Actually, there was nothing new. He confirmed the terms of the “Arab peace plan,” to which I, too, agree wholeheartedly.
He completely rejected the so-called “one-state solution,” to which some extreme left-wingers subscribe now out of sheer despair. This would mean in practice a Jewish-dominated apartheid state.
He put an end to all the sham slogans whirling around: the notion that the US could be a mediator, the fiction that there is a “peace process” going on, the idea that the Oslo agreement is still alive and kicking.
The resolutions of the meeting — the PLO Central Council, which is the Palestinian parliament — finally reject the notion that the US could possibly act as an impartial mediator.
The Council decided to “suspend recognition of Israel,” which is a rather empty gesture. But it also issued a call “to stop security coordination (with Israel) in all its forms,” which is a much more serious matter. I doubt whether Abu Mazen can do this.
It specifically mentions the girl Ahed Tamimi, who had slapped an Israeli army officer on camera, and whom I have called the Palestinian Jean d’Arc.

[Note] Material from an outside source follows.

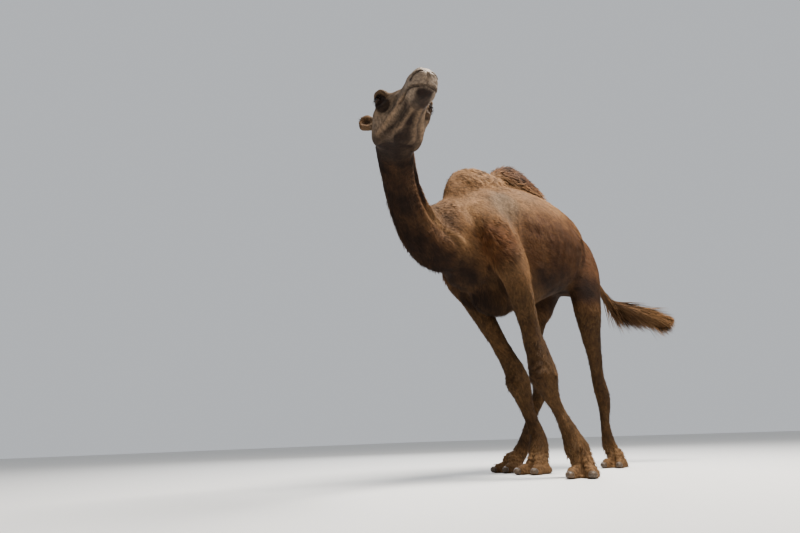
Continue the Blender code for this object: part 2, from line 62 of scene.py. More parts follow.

It called for a boycott of the products of the settlements — a boycott which Gush Shalom, the peace movement to which I belong, initiated in 1998. But it also called for support of the BDS movement, which advocates a boycott of everything Israeli.
For lack of anything better, it calls for more diplomatic action in the UN, the International Criminal Court and other international institutions.
Nothing really very new, but a determination to resist.
Abu Mazen has no deputy. Like many political leaders everywhere, he detests the idea of an heir.
He is now 82 years old, but still younger than I. It seems that — like me — he has decided to live forever.